What if your calendar could be more than a logistical tool? What if it could be a spiritual discipline?
Designing a "Divine Schedule" means shifting your perspective from time management to time stewardship. It’s about structuring your week not just for maximum output, but for maximum connection, what the Old Testament calls Immanuel, "God with us." Here’s how to begin.
1. Start with the Non-Negotiables of Connection
Before you pencil in a single meeting or task, block out your time with God. This isn't just a "quiet time" to check a box; it's your lifeline. In his book Spiritual Disciplines for the Christian Life, Donald Whitney says, "No spiritual discipline is more important than the intake of God’s Word." Everything else flows from this.

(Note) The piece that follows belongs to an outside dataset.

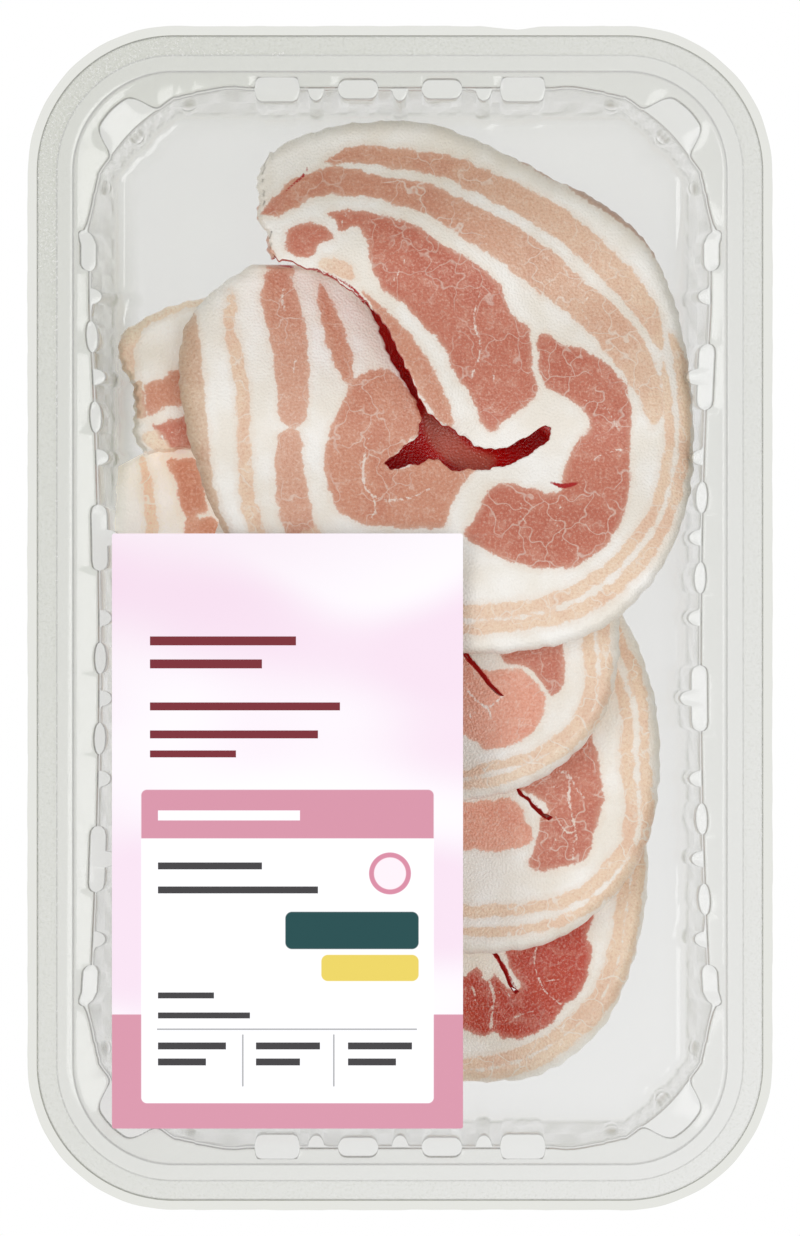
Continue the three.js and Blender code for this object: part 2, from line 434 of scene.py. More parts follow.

· Action Step: In your "Rhythm of Rest Planner," block out your non-negotiable time with the Lord first. Treat it as the most important meeting of your day. This is your soul’s anchor point.
2. Identify Your "Bread on the Water" Tasks
Ecclesiastes 11:1 says, "Cast your bread upon the waters, for after many days you will find it again." These are the high-impact, Kingdom-focused tasks that may not yield immediate results but have eternal significance. For the leader, this might be mentoring a younger colleague. For the mom, it’s uninterrupted time with a child. For the entrepreneur, it’s that creative project you feel God has put on your heart.
· Action Step: Identify one "Bread on the Water" task for the week. Schedule it into your Focus Block. This is the work that often gets pushed aside by the urgent, but it is the work that bears the most fruit.
3. Create Boundaries That Breathe Life
A Divine Schedule has fences, but they are not prison walls. They are protective barriers around your peace. This means having a hard stop at the end of your workday. It means scheduling margin between appointments so you can actually pray for the person you just met with. It means creating a "Sabbath Slope"—intentionally winding down on Saturday evening so you can enter Sunday rest with a quiet heart.
Your schedule is a declaration of what you value. When you value your relationship with God, your family, and your own soul health, your calendar will reflect it. It won't be perfect, but it will be peaceful.